Эти теплые отношения к ближнему были внушаемы тем святым чувством любви духовной, целые потоки которой заполняли и расширяли сердце преп. Максима Из всех чувств преп отец более всех был проникнут чувством любви О ней и ее таинственных узах он говорит почти в каждом своем письме; [2174]
о ней пишет он свои «главы», о ней же и специальные письма (Ер. 2 и 3); к ней он возводит все добродетели. В рассуждениях о ней он является положительно неистощимым. Эта святая любовь, о которой он говорил, была не любовь естественная, основанная на известной привязанности, хотя и в этом виде она доступна была преп. Максиму, а любовь благодатная, духовная, которая широко раскрывает сердце человека, срастворяет его всецело с другими, возжигает непринужденную и искреннюю любовь к самим врагам. Это есть любовь святая, чистая, непорочная, вдохновенным певцом которой и сделался преп. Максим. Она же связывала преп. отца и с его друзьями, к которым он питал также и естественную привязанность. Так, преп. отец возгревал горячие дружеские чувства в отношении к своим благодетелям: Георгию Епарху, [2175] Иоанну Кубикуларию. [2176] Любовь закрывала глаза на их недостатки; св. отец твердо верил в добрые качества их души и не допускал никаких подозрений на их счет, чего он, впрочем, не делал ни по отношению к какому-либо другому человеку. [2177] Разлука с друзьями равнялась для преп. отца потере половины собственного существа, и он с великою горечью оплакивал ее. [2178] Так глубоко могло чувствовать его сердце святое биение любви и переживать величайшую из христианских добродетелей.Был. впрочем, один пункт, в котором преп. Максим не знал снисхождения, не делал уступок, даже решался выступать с полным самосознанием и проявлять необычную требовательность. Это — область веры. Не жизнь, а вера — вера чистая, православная, принятая от отцов, — вот было то единое его сокровище, которым он сам — по его словам — мог похвалиться. [2179]

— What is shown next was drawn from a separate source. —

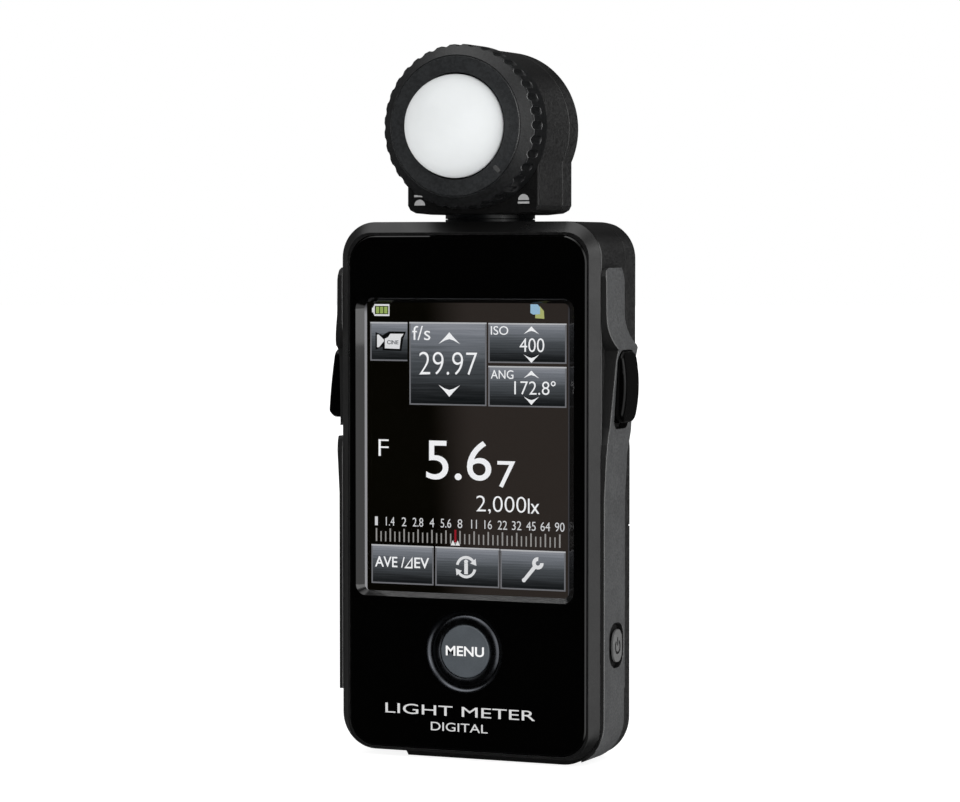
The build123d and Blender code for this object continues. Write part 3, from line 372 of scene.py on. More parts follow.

Верою преп. отец действительно «хвалился» и чистоту ее соблюдал. Севириане наносили ему поэтому самый чувствительный удар, когда утверждали, что в душе он мыслит иначе, чем проповедует. [2180] Горько также было слушать преп. Максиму в Византии (Константинополе), когда о диофелитской догме говорили как о его собственном учении, а не вере Церкви, вере отцов. [2181] Зато и велика была его радость в тех случаях, когда у друзей он видел правую веру. Он мистически ощущал ее как радость всей Церкви. [2182] Само собою разумеется, ничто так не удручало его, как какое-либо неправое мнение. Глубоко тогда сетовало и терзалось сердце его и как бы ощущало уже страшные времена пришествия Антихриста. [2183] Всякое заблуждение побуждало преп. Максима выступить с неукоснительным и решительным опровержением. [2184] В этой области св. отец был непреклонен, и речь его обличительна. Впрочем, и в религиозных вопросах он проявлял свое обычное великое смирение и рад, например, был случаю — узнать грубую и простую веру диакона александрийского Косьмы, чтобы предпочесть его незамысловатое расположение и понимание истины своей вере. [2185] По воле, однако, Промысла преп. отец больше всех в VII в. потрудился на защиту дорогой ему веры и удостоился завершить своим изложением веру отцов, которую тщательно соблюдал, свято проповедовал, а напоследок и исповедал своим (отрубленным) «божественным языком».